- Born: May 10, 1869 Basel, Switzerland
- Died: 1953 (aged 83–84)
- Known for: Studies on arachnids; contributions to herpetology
- Scientific career
- Fields: Zoology, Arachnology, Herpetology
- Institutions: University of Basel, Natural History Museum of Basel

= Ehrenfried Schenkel-Haas =

Ehrenfried Schenkel, also known as Ehrenfried Schenkel-Haas (10 May 1869 – 1953), was a Swiss zoologist specializing in arachnology. He also made important contributions to herpetology.

== Career ==
Born in Basel on 10 May 1869, Schenkel obtained a chair in Natural History at the University of Basel in 1892.
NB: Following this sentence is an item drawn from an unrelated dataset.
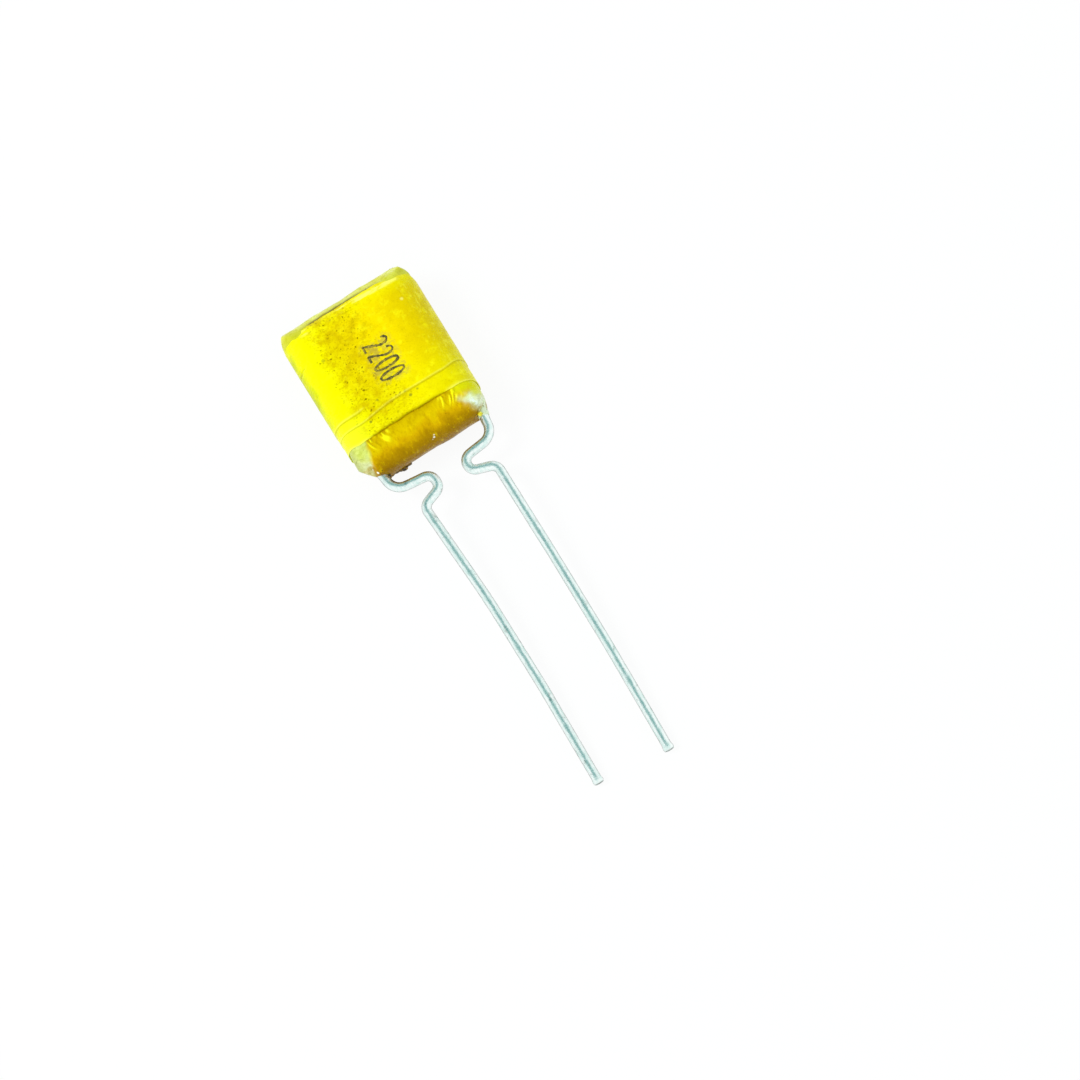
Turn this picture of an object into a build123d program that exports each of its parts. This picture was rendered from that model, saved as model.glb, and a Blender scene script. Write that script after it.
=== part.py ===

Between 1890 and 1902, he was curator at the Natural History Museum of Basel. There he came into contact with the herpetologist Fritz Müller and had the opportunity to study reptiles, as well as fish and crustaceans, but he mainly focused on arachnids, to which he later devoted all his free time.

In 1902, he left his position as curator to study Chemistry, but dissatisfied with that path, he dedicated himself to teaching in a Basel secondary school from 1909 to 1935.

His studies focused on the arachnid fauna of Switzerland, Ticino, Germany, the Arctic (Faroe Islands, Lapland, Scandinavia), China, the Iberian Peninsula, and the islands of Canaries, Madeira, and the Azores.
ehren
Schenkel described, among others, the species: Gallotia stehlini, a lizard endemic to Gran Canaria and the Mesalina bernoullii, a lizard endemic to the Middle East.

== Selected publications ==
- "Schwedisch-chinesische wissenschaftliche Expedition nach den nordwestlichen Provinzen Chinas, unter Leitung von Dr Sven Hedin und Prof. Sü Ping-chang. Araneae gesammelt vom schwedischen Artz der Exped". Arkiv för Zoologi. 29 (A1): 1–314, 1936.
- "Beitrag zur Spinnenkunde". Revue Suisse de Zoologie 46 (3): 95–114. (Full text in PDF), 1953.
- "Bericht über einige Spinnentiere aus Venezuela". Verhandlungen der Naturforschenden Gesellschaft in Basel 64: 1–57, 1953.
- "Chinesische Arachnoidea aus dem Museum Hoangho-Peiho in Tientsin". Boletim do Museu Nacional do Rio de Janeiro (N. S., Zool.) 119: 1–108, 1953.
- "Ostasiatische Spinnen aus dem Muséum d‘Histoire naturelle de Paris". Mémoires du Muséum National d’Histoire Naturelle de Paris (Série A – Zoologie) 25 (2): 1–481, 1963.

== Abbreviation ==
The abbreviation Schenkel is used to indicate this author as the authority in the description and taxonomy of zoological species.